| 11.4°C Dublin

'Stop dyeing green diesel to save taxpayer €600m a year'

ELIMINATING 'green' diesel would save the Government more than €600m a year and hit criminals engaged in fuel laundering.

The idea is outlined in a budget plan for 2014 unveiled by Social Justice Ireland.

In Ireland, diesel for agricultural or industrial purposes carries lower rates of tax and duty and is dyed green to distinguish it from diesel for everyday use.

"The State spends €600m each year dyeing 1.25bn litres of fuel," the group said.

Also, fuel laundering, where criminals wash out the green dye and then sell it on as regular diesel, costs the State an estimated €150m a year.

The State's fuel-dyeing process should be discontinued and a rebate system introduced for road hauliers, bus and coach operators and farmers, it said.

"The rebate system would cost €48m for farmers, €4m for coach operators and €70m for road hauliers.

"The cost of introducing the rebate system would be €122m in 2014," the group said. "The remaining savings of €628m should be invested in productive activities designed to boost domestic demand, develop Ireland's infrastructure and create jobs.

"By introducing a rebate system, the Government would save a considerable amount of money while significantly impacting on fuel laundering and criminal activity."

It also suggested a new tax on SMS texts: one third of 1c levied on an estimated 11.7bn SMS messages a year would raise €35m in 2014.

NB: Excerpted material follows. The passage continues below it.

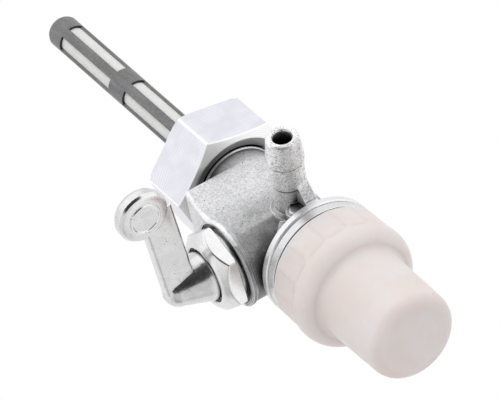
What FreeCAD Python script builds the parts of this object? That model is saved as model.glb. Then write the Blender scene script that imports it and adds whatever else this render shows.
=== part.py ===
# Fuel tap with a union nut, a strainer cage, a turning lever and a screwed sediment bowl.
# Lengths are in millimetres. +Z points up to the tank, +X out of the outlet, -Y out of the lever.
# The origin is the middle of the sealing face that meets the tank spigot.
import FreeCAD, Part
import math
import os

os.makedirs("parts", exist_ok=True)
V = FreeCAD.Vector

# clearances
thread_gap = 0.05

# union nut
nut_bore_r = 9.45
nut_wall = 2.55
nut_flats = 2 * (nut_bore_r + nut_wall)
nut_length = 11.2
nut_low = -4.4
nut_mouth_rise = 1.05
nut_mouth_r = nut_bore_r + nut_mouth_rise
nut_ridge = 0.95
nut_ridge_r = nut_bore_r + 1.5 * nut_mouth_rise
nut_face = nut_low - nut_ridge
nut_corner_turn = 40.6

# sealing washer and the spigot that carries it
seal_thick = 1.2
seal_inner_r = 4.0
seal_gap = 0.3
seal_outer_r = nut_bore_r - seal_gap
spigot_r = nut_bore_r - thread_gap
spigot_thick = 1.6
collar_step = 0.9
collar_r = spigot_r - collar_step
neck_step = 0.25
neck_r = collar_r - neck_step
lip_gap = 0.35
lip_r = collar_r + lip_gap
lip_play = 0.15
seat_z = -seal_thick
spigot_low = seat_z - spigot_thick
lip_top = spigot_low - lip_play
collar_low = nut_low - 0.3

# strainer
cage_r = 3.4
cage_wall = 0.55
cage_foot_step = 0.2
cage_foot_r = cage_r - cage_foot_step
cage_foot_depth = 5.4
window_length = 19.0
window_ring = 5.3
window_low = 15.0
cap_length = 5.0
rib_width = 2.0
rib_turn = -27.1
gauze_wall = 0.25
gauze_overlap = 1.2
pipe_r = 0.8
pipe_wall = 0.25
pipe_bore_r = pipe_r - pipe_wall
pipe_top = 27.0
pipe_depth = 4.0
supply_x = 1.5

# main casting
round_r = 8.45
block_step = 0.05
block_half = round_r - block_step
block_front = -14.6
block_corner = 0.9
block_brow = 0.4
brow_in = 1.4
brow_up = 6.0
block_drop = 3.7
block_top = nut_low - block_drop
round_drop = 3.6
round_top = nut_low - round_drop
body_length = 28.7
flange_top = nut_low - body_length
flange_rim = 1.7

# threaded skirt, with the bowl's O-ring and rim around it
skirt_r = 10.35
skirt_wall = 1.65
skirt_bore_r = skirt_r - skirt_wall
skirt_length = 5.9
bowl_seal_section = 0.8
bowl_seal_r = skirt_r + thread_gap + bowl_seal_section
pocket_gap = 0.1
seal_pocket_r = bowl_seal_r + bowl_seal_section + pocket_gap
bowl_rim_wall = 1.05
bowl_r = seal_pocket_r + bowl_rim_wall
band_step = 0.7
band_r = bowl_r - band_step
rim_step = 0.25
flange_r = band_r + rim_step
band_height = 3.8
band_low = flange_top - band_height
ceiling_rise = 2.0
ceiling_z = band_low + ceiling_rise

# valve
valve_drop = 18.3
valve_z = nut_low - valve_drop
rotor_r = 6.25
rotor_gap = 0.35
valve_bore_r = rotor_r + rotor_gap
gasket_gap = 0.3
gasket_r = valve_bore_r - gasket_gap
port_face = -5.2
gasket_thick = 2.2
rotor_thick = 2.6
wave_height = 1.0
wave_thick = 0.25
wave_steps = 36
port_r = 0.9
supply_up = 2.4
drain_down = 3.1
inlet_y = -3.6
inlet_r = 0.8

# gland nut and the recessed rim that it sits in
gland_sleeve_r = valve_bore_r - thread_gap
gland_foot_step = 1.15
gland_foot_r = gland_sleeve_r + gland_foot_step
gland_flat_step = 0.3
gland_flats = 2 * (gland_foot_r + gland_flat_step)
gland_turn = -52.3
gland_stand = 1.0
gland_height = 5.0
gland_face = block_front - gland_height
gland_hex = 2.15
recess_depth = 0.45
recess_gap = 0.9
recess_r = gland_foot_r + recess_gap
rim_wall = 0.8
rim_r = recess_r + rim_wall
rim_thick = 1.2

# lever
lever_tilt = 4.7
stem_r = 4.2
gland_bore_r = stem_r + thread_gap
stem_seal_section = 0.55
seal_room = 0.1
groove_in = 1.2
hub_r = 5.2
hub_gap = 0.55
gland_mouth = 1.5
gland_mouth_r = hub_r + hub_gap
gland_lip = 0.95
gland_front_r = gland_mouth_r + gland_lip
hub_lift = 0.3
hub_past = 0.5
hub_length = 9.1
hub_end = gland_face - hub_length
hub_end_r = 3.3
arm_half = 1.5
arm_lean = 5.9
arm_wide = 6.7
arm_out = 2.2
arm_inner_y = gland_face - arm_out
arm_round = 0.6
knob_x = 23.2
knob_off = 2.75
knob_r = 5.45
knob_low = 1.65
knob_high = 2.0
badge_r = 3.35
badge_rise = 0.3

# hose barb
barb_lean = 7.0
barb_tip_x = 26.8
barb_up = 4.4
barb_tip_z = flange_top + barb_up
barb_bore_r = 1.9
barb_tip_wall = 1.4
barb_tip_r = barb_bore_r + barb_tip_wall
barb_tip_edge = 0.45
barb_rise = 0.45
barb_r = barb_tip_r + barb_rise
barb_land_start = 4.3
barb_land = 1.4
barb_step = 0.25
second_r = barb_r - barb_step
second_end = 11.5
second_step = 0.2
neck_pipe_r = second_r - second_step
root_round = 0.8
barb_past = 1.4
rib_side = 1.1
rib_thick = 2.6

# plugged cross drilling beside the barb
plug_y = -1.4
plug_up = 2.25
plug_r = 1.45
plug_depth = 2.0
plug_out = 2.6
plug_boss_r = 2.1
plug_boss_out = 2.2
drilling_r = 0.9

# bowl
bowl_gap = 0.2
bowl_top = band_low - bowl_gap
bowl_rim_edge = 0.75
bowl_sides = 16
bowl_turn = 8.0
bowl_side_drop = 0.5
bowl_side_foot = 0.24
bowl_side_length = 11.0
bowl_collar = 8.2
shoulder_z = bowl_top - bowl_collar
shoulder_round = 3.4
shoulder_turn = 78.0
shoulder_steps = 6
bowl_length = 29.8
bowl_end = bowl_top - bowl_length
chamber_step = 0.8
chamber_r = skirt_bore_r - chamber_step
nose_wall = 1.65
nose_r = chamber_r + nose_wall
nose_draft = 0.25
nose_end_r = nose_r - nose_draft
bowl_floor = 2.0
chamber_floor = bowl_end + bowl_floor
chamber_edge = 1.6
thread_run = 0.6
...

And a 2pc tax on salt, alcohol, sugar and trans fats would yield €15m, it said, while increasing the tax take on online gambling to 5pc would yield €100m.

"There should be no more expenditure cuts in Budget 2014," Dr Sean Healy, director of Social Justice Ireland, said.

"It's long past time the Government realised austerity is not working for Ireland."

The group suggested that for Budget 2014, there should be:

* No more cuts in expenditure (except where they flow from reforms and don't damage the social infrastructure);

* A reduction in borrowing of €3.1bn in 2014 as agreed with the Troika;

* A minimum effective corporation tax rate of 6pc;

* A maximum effective income tax rate of 45pc ;

* A Financial Transactions Tax of 0.01pc;

* A universal State pension;

* An increase of €5 a week in the PAYE tax credit and in the basic social welfare rates;

* A capital programme focused on developing physical and social infrastructure.